§ **COLLECTED MATERIAL**:
— START —
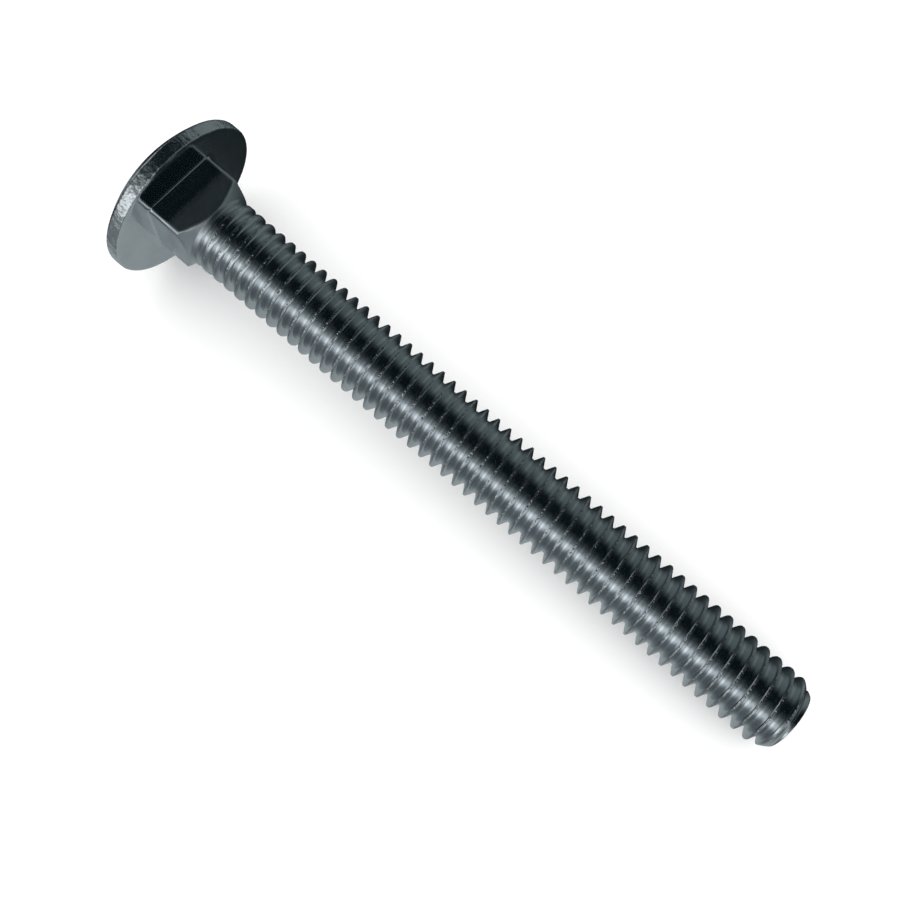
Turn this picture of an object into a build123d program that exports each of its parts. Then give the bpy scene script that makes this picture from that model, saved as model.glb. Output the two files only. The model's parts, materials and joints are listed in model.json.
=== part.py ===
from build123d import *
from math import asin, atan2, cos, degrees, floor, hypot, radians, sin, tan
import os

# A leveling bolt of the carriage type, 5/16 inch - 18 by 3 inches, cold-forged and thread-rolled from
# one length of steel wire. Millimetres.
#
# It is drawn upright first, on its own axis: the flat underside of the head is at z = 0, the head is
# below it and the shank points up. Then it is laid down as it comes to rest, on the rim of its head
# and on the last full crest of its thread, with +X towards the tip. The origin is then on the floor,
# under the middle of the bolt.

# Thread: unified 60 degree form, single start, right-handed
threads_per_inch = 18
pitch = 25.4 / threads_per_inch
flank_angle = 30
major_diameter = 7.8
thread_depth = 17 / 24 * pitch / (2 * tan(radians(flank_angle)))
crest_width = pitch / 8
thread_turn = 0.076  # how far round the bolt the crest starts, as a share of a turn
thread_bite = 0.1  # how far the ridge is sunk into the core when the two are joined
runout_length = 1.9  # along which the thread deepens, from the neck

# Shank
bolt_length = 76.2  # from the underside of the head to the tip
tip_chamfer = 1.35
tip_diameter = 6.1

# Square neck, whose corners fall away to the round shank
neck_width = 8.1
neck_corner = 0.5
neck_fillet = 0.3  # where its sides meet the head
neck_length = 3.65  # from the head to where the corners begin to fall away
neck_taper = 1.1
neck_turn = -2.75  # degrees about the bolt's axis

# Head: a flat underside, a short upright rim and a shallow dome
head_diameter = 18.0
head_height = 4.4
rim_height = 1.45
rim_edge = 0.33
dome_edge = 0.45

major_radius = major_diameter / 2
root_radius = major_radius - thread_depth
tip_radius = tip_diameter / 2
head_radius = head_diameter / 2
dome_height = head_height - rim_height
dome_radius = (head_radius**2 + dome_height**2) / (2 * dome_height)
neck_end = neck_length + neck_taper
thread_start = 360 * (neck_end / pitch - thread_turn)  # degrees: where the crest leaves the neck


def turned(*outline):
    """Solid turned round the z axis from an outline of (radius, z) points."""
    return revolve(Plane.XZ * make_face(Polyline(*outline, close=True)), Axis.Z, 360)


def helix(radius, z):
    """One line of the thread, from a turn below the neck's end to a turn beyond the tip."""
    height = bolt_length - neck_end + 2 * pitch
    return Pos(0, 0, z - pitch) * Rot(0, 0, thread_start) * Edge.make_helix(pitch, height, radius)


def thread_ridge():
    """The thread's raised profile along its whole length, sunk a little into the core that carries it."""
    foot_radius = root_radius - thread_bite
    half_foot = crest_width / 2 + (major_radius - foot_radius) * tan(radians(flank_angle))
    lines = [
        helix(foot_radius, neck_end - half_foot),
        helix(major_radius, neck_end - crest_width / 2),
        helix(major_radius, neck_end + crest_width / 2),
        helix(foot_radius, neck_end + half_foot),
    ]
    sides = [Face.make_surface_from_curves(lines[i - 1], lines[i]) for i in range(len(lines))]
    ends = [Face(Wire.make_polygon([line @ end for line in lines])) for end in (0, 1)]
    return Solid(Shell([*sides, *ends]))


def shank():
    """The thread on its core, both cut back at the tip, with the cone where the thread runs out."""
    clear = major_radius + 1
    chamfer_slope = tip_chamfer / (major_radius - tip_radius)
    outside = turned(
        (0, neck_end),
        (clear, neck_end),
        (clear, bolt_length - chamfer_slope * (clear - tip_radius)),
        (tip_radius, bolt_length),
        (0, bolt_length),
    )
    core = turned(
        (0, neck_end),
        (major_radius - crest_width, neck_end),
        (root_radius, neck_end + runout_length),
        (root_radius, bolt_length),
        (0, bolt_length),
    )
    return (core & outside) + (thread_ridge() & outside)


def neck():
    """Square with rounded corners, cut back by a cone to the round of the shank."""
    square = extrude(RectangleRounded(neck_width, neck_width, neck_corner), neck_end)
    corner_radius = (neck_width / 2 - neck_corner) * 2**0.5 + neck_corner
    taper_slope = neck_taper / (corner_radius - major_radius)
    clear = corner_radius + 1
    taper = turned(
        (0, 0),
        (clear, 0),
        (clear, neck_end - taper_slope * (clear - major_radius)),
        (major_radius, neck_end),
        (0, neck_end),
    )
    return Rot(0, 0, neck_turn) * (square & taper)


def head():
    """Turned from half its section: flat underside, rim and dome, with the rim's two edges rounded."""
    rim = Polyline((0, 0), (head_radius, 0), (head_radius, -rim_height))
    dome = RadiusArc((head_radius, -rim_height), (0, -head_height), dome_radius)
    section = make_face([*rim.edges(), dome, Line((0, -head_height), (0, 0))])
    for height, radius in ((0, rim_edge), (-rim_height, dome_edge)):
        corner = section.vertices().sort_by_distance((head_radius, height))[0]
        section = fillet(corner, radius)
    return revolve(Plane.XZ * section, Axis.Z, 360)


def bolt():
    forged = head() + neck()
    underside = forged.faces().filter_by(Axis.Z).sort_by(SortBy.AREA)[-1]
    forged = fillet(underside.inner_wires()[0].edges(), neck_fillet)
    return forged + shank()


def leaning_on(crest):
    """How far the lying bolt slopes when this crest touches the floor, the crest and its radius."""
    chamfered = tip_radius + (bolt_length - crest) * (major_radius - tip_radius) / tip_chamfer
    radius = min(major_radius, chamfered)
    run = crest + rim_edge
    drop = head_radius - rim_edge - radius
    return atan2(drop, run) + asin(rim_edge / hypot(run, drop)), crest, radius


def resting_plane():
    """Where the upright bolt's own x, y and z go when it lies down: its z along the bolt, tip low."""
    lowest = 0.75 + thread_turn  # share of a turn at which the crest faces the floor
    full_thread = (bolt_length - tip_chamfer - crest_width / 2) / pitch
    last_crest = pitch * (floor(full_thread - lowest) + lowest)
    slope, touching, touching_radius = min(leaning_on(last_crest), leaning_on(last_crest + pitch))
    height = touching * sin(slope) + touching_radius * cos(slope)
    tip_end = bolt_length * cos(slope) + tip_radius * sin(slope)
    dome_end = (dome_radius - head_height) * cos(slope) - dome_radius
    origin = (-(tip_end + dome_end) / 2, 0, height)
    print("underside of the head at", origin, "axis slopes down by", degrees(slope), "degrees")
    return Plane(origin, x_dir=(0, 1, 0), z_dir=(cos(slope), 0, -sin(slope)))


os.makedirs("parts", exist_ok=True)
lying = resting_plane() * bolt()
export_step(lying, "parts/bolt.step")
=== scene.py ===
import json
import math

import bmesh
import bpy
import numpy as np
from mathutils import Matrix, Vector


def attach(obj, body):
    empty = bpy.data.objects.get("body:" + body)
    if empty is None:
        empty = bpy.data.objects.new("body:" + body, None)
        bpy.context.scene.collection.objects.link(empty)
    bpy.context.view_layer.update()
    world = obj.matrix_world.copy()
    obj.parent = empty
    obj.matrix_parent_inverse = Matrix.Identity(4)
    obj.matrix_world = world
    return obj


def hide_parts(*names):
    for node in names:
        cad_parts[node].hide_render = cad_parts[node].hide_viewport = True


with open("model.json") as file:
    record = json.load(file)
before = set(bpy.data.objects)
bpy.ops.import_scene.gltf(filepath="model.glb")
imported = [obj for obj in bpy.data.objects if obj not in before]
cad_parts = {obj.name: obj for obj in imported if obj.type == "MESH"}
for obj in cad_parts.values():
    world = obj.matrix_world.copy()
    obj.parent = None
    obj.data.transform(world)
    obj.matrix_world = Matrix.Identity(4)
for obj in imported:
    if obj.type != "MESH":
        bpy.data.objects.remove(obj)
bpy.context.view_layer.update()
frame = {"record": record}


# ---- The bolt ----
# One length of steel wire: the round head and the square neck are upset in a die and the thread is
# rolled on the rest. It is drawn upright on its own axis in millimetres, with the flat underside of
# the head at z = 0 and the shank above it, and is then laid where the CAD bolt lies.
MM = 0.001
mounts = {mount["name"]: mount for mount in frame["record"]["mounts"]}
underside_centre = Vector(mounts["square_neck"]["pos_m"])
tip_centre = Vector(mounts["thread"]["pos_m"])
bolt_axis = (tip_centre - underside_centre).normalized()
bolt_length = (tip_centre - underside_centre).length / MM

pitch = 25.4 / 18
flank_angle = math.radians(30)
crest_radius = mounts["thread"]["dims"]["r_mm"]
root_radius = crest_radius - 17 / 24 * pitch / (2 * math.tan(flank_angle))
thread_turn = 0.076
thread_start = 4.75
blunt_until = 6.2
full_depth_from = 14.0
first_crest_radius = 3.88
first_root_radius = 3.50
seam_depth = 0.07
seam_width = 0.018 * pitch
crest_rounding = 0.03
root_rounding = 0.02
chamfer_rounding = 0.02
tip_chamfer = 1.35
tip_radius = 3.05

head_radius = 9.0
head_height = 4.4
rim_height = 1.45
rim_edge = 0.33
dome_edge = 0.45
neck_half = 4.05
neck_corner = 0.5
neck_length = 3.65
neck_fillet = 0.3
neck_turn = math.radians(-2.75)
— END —
§ **TASK REQUIREMENTS**: The line with "z_dir=(cos(slope), 0, -sin(slope)))" marks the start and the line with "cad_parts[node].hide_render = cad_parts[node].hide_viewport" marks the end; transcribe every line in that stretch, unchanged.

§ **THE RESPONSE**:
    return Plane(origin, x_dir=(0, 1, 0), z_dir=(cos(slope), 0, -sin(slope)))


os.makedirs("parts", exist_ok=True)
lying = resting_plane() * bolt()
export_step(lying, "parts/bolt.step")
=== scene.py ===
import json
import math

import bmesh
import bpy
import numpy as np
from mathutils import Matrix, Vector


def attach(obj, body):
    empty = bpy.data.objects.get("body:" + body)
    if empty is None:
        empty = bpy.data.objects.new("body:" + body, None)
        bpy.context.scene.collection.objects.link(empty)
    bpy.context.view_layer.update()
    world = obj.matrix_world.copy()
    obj.parent = empty
    obj.matrix_parent_inverse = Matrix.Identity(4)
    obj.matrix_world = world
    return obj


def hide_parts(*names):
    for node in names:
        cad_parts[node].hide_render = cad_parts[node].hide_viewport = True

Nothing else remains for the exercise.